(Given exercise) Read the lines that follow and pick out every one containing the word "Blender".
-----
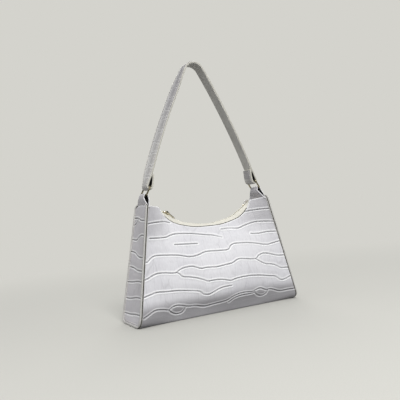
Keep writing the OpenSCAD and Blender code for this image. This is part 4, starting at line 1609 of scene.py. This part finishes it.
def make_world():
    """Background colour for the camera and for reflections, and even light for the rest.
    Reflections darken towards the ceiling and the front, which gives the metal its contrast."""
    world = bpy.data.worlds.new("studio")
    bpy.context.scene.world = world
    w = Nodes(world, "OutputWorld")
    way = w.node("TexCoord", {}, {}, "Generated")
    ceiling = w.ranged(w.node("SeparateXYZ", {}, {"Vector": way}, "Z"), 0.05, 0.75, 1.0, 0.12)
    room = w.ranged(w.node("SeparateXYZ", {}, {"Vector": way}, "Y"), -0.7, 0.2, 0.12, 1.0)
    light = w.node("Background", {}, {"Color": AMBIENT_TONE, "Strength": AMBIENT})
    reflected = w.node("Background", {}, {"Color": STUDIO_TONE, "Strength": ceiling*room})
    shown = w.node("Background", {}, {"Color": STUDIO_TONE, "Strength": 1.0})
    glossy = w.ray("Glossy")
    shiny = glossy.math("MAXIMUM", glossy, w.ray("Transmission"))
    w.ends_in(w.mixed(w.ray("Camera"), w.mixed(shiny, light, reflected), shown))


def make_lamp(name, place, aim, size, power, color):
    data = bpy.data.lights.new(name, "AREA")
    data.shape = "DISK"
    data.size = size
    data.energy = power
    data.color = color
    lamp = bpy.data.objects.new(name, data)
    lamp.location = place
    lamp.rotation_euler = (Vector(aim) - Vector(place)).to_track_quat("-Z", "Y").to_euler()
    bpy.context.scene.collection.objects.link(lamp)


def make_camera():
    data = bpy.data.cameras.new("camera")
    data.lens = LENS
    data.sensor_width = SENSOR_W
    data.clip_end = 100
    camera = bpy.data.objects.new("camera", data)
    forward = Vector(CAMERA_LOOK).normalized()
    right = Vector(CAMERA_RIGHT)
    right = (right - right.dot(forward)*forward).normalized()
    turn = Matrix((right, right.cross(forward), -forward)).transposed().to_4x4()
    camera.matrix_world = Matrix.Translation(CAMERA_AT) @ turn
    bpy.context.scene.collection.objects.link(camera)
    bpy.context.scene.camera = camera


make_camera()
bpy.context.scene.view_settings.view_transform = "Standard"
make_floor()
make_world()
make_lamp("key", (-0.26, -1.32, 1.20), (-0.02, 0, 0.07), 0.8, 17.9, (1.0, 0.997, 0.99))
make_lamp("back", (0.7, 1.5, 1.1), (0, 0, 0.12), 1.2, 9, (1.0, 0.99, 0.97))

make_walls()
make_base()
make_sides()
make_lining()
dress_base_board()
make_tapes()
make_teeth()
make_stops()
make_slider()
make_pull()
make_tabs_and_rings()
make_strap()
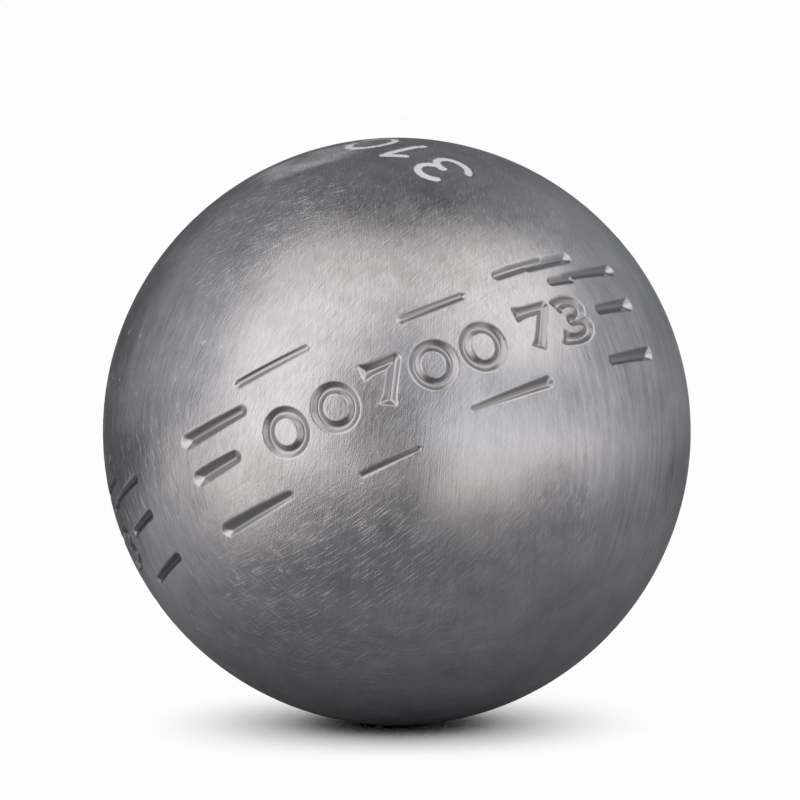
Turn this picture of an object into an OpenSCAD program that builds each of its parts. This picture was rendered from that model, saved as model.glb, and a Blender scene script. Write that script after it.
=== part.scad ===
-----
(Task response)
Keep writing the OpenSCAD and Blender code for this image. This is part 4, starting at line 1609 of scene.py. This part finishes it.
Turn this picture of an object into an OpenSCAD program that builds each of its parts. This picture was rendered from that model, saved as model.glb, and a Blender scene script. Write that script after it.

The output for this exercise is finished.